There is a dramatic discrepancy between how much the males and the females move around daily—males will routinely roam up to six times as far as their female counterparts. Having identified an adequate shelter location, females tend to restrict above ground activities to the shelter's immediate surroundings. They also demonstrate more frequent surface activity than males, which may serve as a means of increasing their odds of encountering mating partners who travel to a much greater extent.

P. boreus individuals will engage in territorial fights, with the larger scorpion usually winning the fight and then cannibalizing the loser, although this is not always the case and smaller females have been observed consuming larger males. Younger P. boreus tend to be more willing to use their stingers for both defense and offense as opposed to older scorpions.

=== Reproduction ===
During the birthing process the females assume a stilting position on their rear walking legs. The young, of which there may be 10 to 40, pass through the birth opening covered in a translucent membrane. The young offspring were observed to free themselves from the membrane in 10 to 20 minutes. After freeing themselves from the birth membrane, the offspring will ascend the mother's walking legs and assume a grouped-up position on her dorsum. The young offspring will have their first molt after about 12 days and will then, about a week later, begin to roam around the mothers carapace more freely.

=== Predation ===
Juvenile P. boreus scorpions do not apprehend prey before reaching 13 days. Within the first 13 days of their existence, they feast on the membrane they exited following birth and the remains of their first exoskeleton. Once they begin to move about to a greater extent at 9 to 11 days, female scorpions eat prey without taking cover and juveniles regroup onto the mother's cephalothorax. Young scorpions make their first hunt around 13 to 14 days.

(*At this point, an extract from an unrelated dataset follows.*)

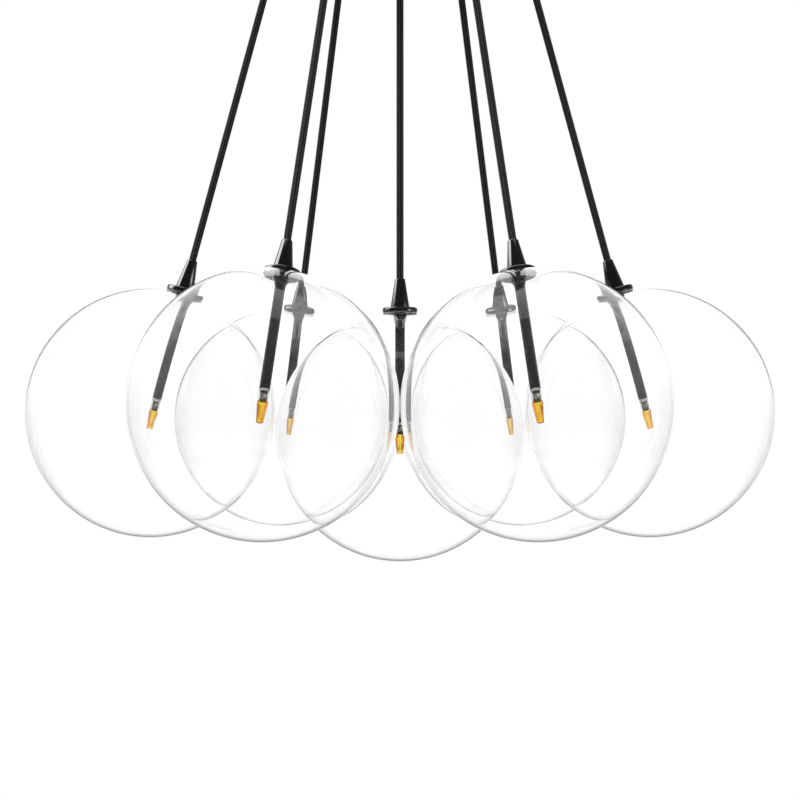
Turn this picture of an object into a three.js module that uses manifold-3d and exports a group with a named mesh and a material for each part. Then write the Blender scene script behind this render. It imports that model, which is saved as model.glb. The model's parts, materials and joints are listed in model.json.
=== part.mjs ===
// A ceiling chandelier: seven clear glass globes that touch one another in a cluster, one in the middle and six in a
// ring round it. Each hangs on a black braided cord from one round canopy, and holds a plug-in lamp on a stem.
// Millimetres, +Z up, front towards -Y. The origin is the middle of the face that meets the ceiling.
import * as THREE from "three";
import { mergeVertices } from "three/addons/utils/BufferGeometryUtils.js";
import Module from "manifold-3d";

const wasm = await Module();
wasm.setup();

// Cluster
const RING_NAMES = ["right", "back_right", "back_left", "left", "front_left", "front_right"];
const RING_DROP = 490; // from the ceiling to the ring globes' centres
const CENTER_DROP = 24; // the middle globe's centre is this much lower
const CORD_LEAN_DEGREES = 15; // how far a ring cord leans out from upright
const SWING_DEGREES = 25; // how much further it can swing out
const GLOBE_GAP = 0.5; // between neighbouring globes

// Fits
const CLEARANCE = 0.3; // between pieces that seat on or in each other
const OVERRUN = 2; // how far a cut runs past the face that it opens

// Globe
const GLOBE_DIAMETER = 250;
const GLOBE_WALL = 1.2;
const GLOBE_HOLE_DIAMETER = 14;
const GLOBE_SIDES = 22;
const GLOBE_BANDS = 9;

// Cord
const CORD_DIAMETER = 7;
const CORD_SIDES = 8;
const CORD_STEPS = 5;
const CORD_END_DIAMETER = 6.8; // the round end that turns in the grip's mouth
const CORD_END_BANDS = 4;
// Places down a cord, from its swivel in the canopy's grip to its end inside the cap.
const RING_CORD_ROUTE = [0, -10, -22, -40, -62, -86, -110, -134, -158, -182, -206, -230, -254, -278, -298, -316.5];
const CENTER_CORD_ROUTE = [0, -10, -22, -42, -64, -88, -112, -136, -160, -186, -212, -238, -262, -286, -306, -324.6];

// Cap, the tapered piece that the cord runs into
const CAP_BASE_DIAMETER = 19;
const CAP_TOP_DIAMETER = 10;
const CAP_HEIGHT = 29;
const CAP_EDGE = 0.8; // the chamfer round its top
const CAP_SIDES = 14;

// Flange, the round piece that sits on the globe
const FLANGE_DIAMETER = 35;
const FLANGE_THICKNESS = 5;
const FLANGE_EDGE_RADIUS = 2;
const FLANGE_EDGE_STEPS = 2;
const FLANGE_SIDES = 16;

// Stem
const STEM_DIAMETER = 10;
const STEM_BORE_DIAMETER = 7.6;
const STEM_END_ABOVE_CENTER = 15;
const STEM_IN_CAP = 20;
const STEM_SIDES = 12;

// Clamp, the bar inside the globe that holds the glass against the flange; it goes in through the hole end first
const CLAMP_LENGTH = 19;
const CLAMP_WIDTH = 13;
const CLAMP_THICKNESS = 3;
const CLAMP_WASHER = 0.6; // room for a soft washer between the bar's ends and the glass
const CLAMP_END_STEPS = 3;

// Lampholder
const HOLDER_LENGTH = 12;
const HOLDER_RIM_DIAMETER = 9.6;
const HOLDER_RIM_THICKNESS = 1.2;
const PIN_PITCH = 4;
const PIN_DIAMETER = 1;
const PIN_LENGTH = 7;
const PIN_HOLE_DEPTH = 9;
const PIN_CLEARANCE = 0.3;
const HOLDER_SIDES = 10;
const PIN_SIDES = 6;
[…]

P. boreus scorpions have been observed to prey on grasshoppers, pentatomids, spiders and other scorpions. Once an individual has left its burrow, it may come across prey by chance or through active stalking. It uses Rayleigh waves to aid in prey detection and once a prey has been recognized, it charges it. After reaching its prey, the scorpion seizes it with its pedipalps. It is at this stage that it may sting its prey. A prey that has been stung generally ceases to struggle within 1 minute. Regardless of whether it received paralyzing toxins, the immobilized prey is detained in the pedipalps for a duration of 10 to 30 minutes before being brought to the chelicerae. As it departs the location where the prey was caught, the scorpion transfers it onto its own cephalothorax, with the prey's underside upturned. Unless specimens are accompanied by juveniles, preys are carried to a covered location before being eaten. Feeding duration varies between 2 and 48 hours. The scorpions feed on the head of their prey first and leave the hard exoskeleton as waste. Individuals may go through phases of fasting persisting up to 5 months. The scorpions' predation approach have been observed to be consistent across individuals independently of age and size.

=== Stinger utilization ===
P. boreus stinging behavior varies according to specimen age and the targeted organism. Scorpions aged 13 to 61 days have been observed to sting all prey, likely to maximize their odds of successful feeding and to nurture their evolution to greater size and adulthood. Once they have reached 62 days, individuals begin to leverage their stinging ability only selectively. Stronger pedipalps allow scorpions to successfully capture some varieties of prey without resorting to their stingers. Stinger utilization progressively reduces from 100% in juveniles to 30% once scorpions have reached adulthood. For adult scorpions, stinging is no longer a necessity to prey capture and consumption. After it has become selective, prey stinging occurs in accordance with the degree to which a prey struggles and the type of prey. Hardy prey offering a greater degree of resistance (e. g. grasshoppers) are stung. Captured prey with a softer build (e. g. termites) remain confined to the scorpions' pedipalps until they stop struggling. In the case of P. boreus individuals engaging each other in combat, stinger utilization is elicited without exception.